I must disagree with the good professor on three counts: semantically, contextually, and musically. “Timorous” means “showing or suffering from nervousness, fear, or a lack of confidence.” Speaking generally but accurately, Ludwig van Beethoven was about as “timorous” as a bull elephant. The correct word here is “cautious”. And while we acknowledge the more experimental music Beethoven composed in the late 1790s—particularly his trios and solo piano works—his Symphony No. 1 must be understood and appreciated in its own context: as a coming out piece. In his First Symphony, Beethoven made no attempt to break with the Haydn/Mozart symphonic tradition but rather, to co-exist with that tradition. Rome was not built in a day, and neither is a compositional reputation and career, and it was a simple fact that Beethoven could not risk the sorts of negative criticism of his First Symphony that his earlier experimental music had garnered for its idiosyncratic approach to musical form and its abrupt contrasts of themes, dynamics, tempos, and accentuation.

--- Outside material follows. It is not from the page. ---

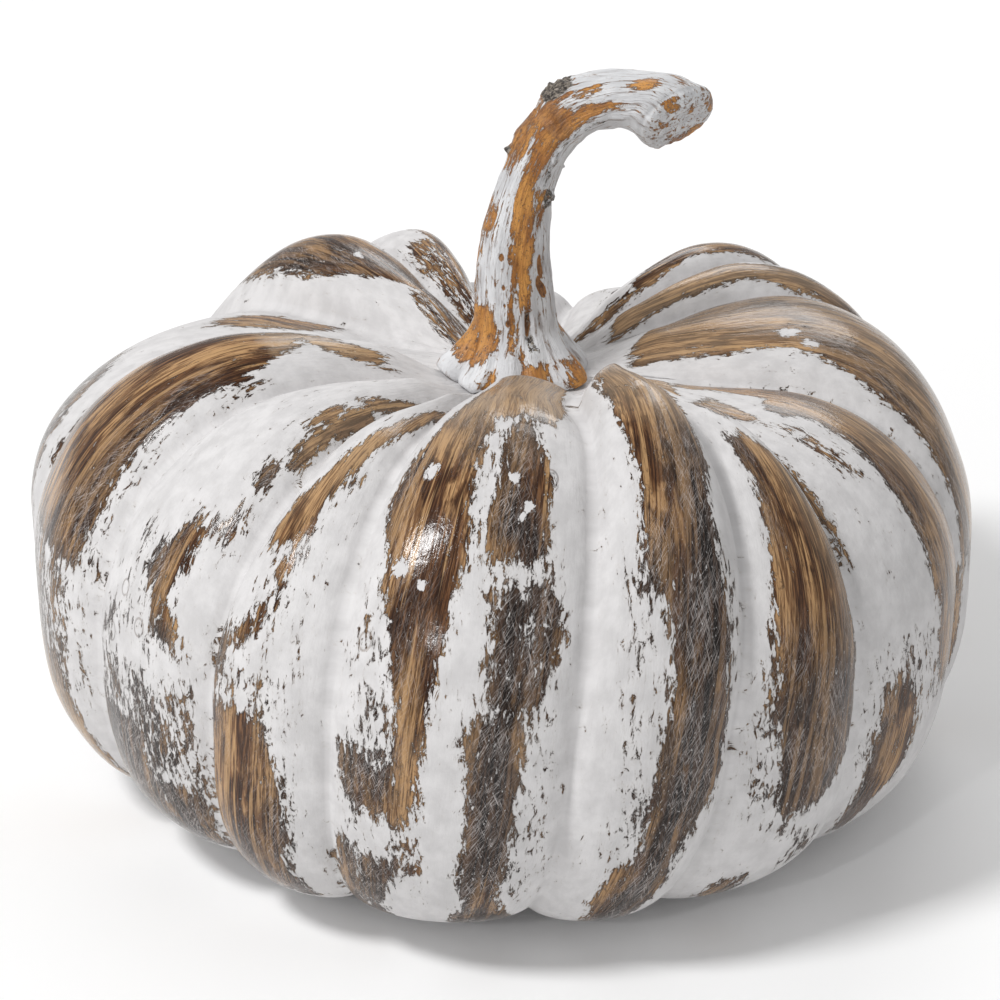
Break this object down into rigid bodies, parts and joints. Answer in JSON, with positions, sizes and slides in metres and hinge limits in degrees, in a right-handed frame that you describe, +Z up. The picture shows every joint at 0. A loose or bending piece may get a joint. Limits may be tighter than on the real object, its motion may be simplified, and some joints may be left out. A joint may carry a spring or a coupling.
{
  "type": "pumpkin figure",
  "caption": "Squat lobed pumpkin ornament with whitewashed wood-look streaks and a hooked stem, resting on felt pads.",
  "frame": {"origin": "middle of the footprint, on the table plane under the felt pads", "axes": "+Z up, -Y towards the front of the ornament, +X to the right, the way the stem hooks over"},
  "size_m": [0.274, 0.277, 0.2032],
  "materials": {
    "painted_body": "satin brown wood-look glaze under flaking matte white paint",
    "painted_stem": "satin tan base coat, dry-brushed white",
    "adhesive": "cured glue",
    "felt": "felt"
  },
  "bodies": {
    "root": {"body_shell": "painted_body", "stem": "painted_stem", "stem_adhesive": "adhesive", "foot_pad_1": "felt", "foot_pad_2": "felt", "foot_pad_3": "felt", "foot_pad_4": "felt"}
  },
  "joints": []
}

Besides, the symphony is quirky enough. Billed as being in C Major, the first movement begins with a dissonance that immediately transports the key to F Major. The third movement “Minuet” is anything but a classically-styled ballroom dance but rather, the first of Beethoven’s symphonic scherzi, a movement with a harmonic profile that is anything but “traditional”. The rollicking fourth movement—once it gets off the ground following its quirky and humorous introduction —is pure, high-energy, hold-onto-you-hats Beethoven, for whom pure rhythmic momentum is often a principal expressive element.
So, despite its Haydnesque/Mozartian proportions, Beethoven’s Symphony No. 1 is, in terms of its use of dissonance, thematic design and expressive and rhythmic boldness pure Beethoven, any way you look at it. No one else could have written it.
It’s a reminder that Beethoven’s so-called “Viennese” or “Classical” compositional period—during which he composed his Symphonies Nos. 1 and 2 —does not represent, as so many sources maintain, Beethoven’s “learning of his craft”, his “assimilation of the Classical style of Haydn and Mozart”; nein! Beethoven was an original almost from the beginning. And just how symphonically original he was capable of being would be revealed in just a few years with the composition of his Third Symphony, the Eroica.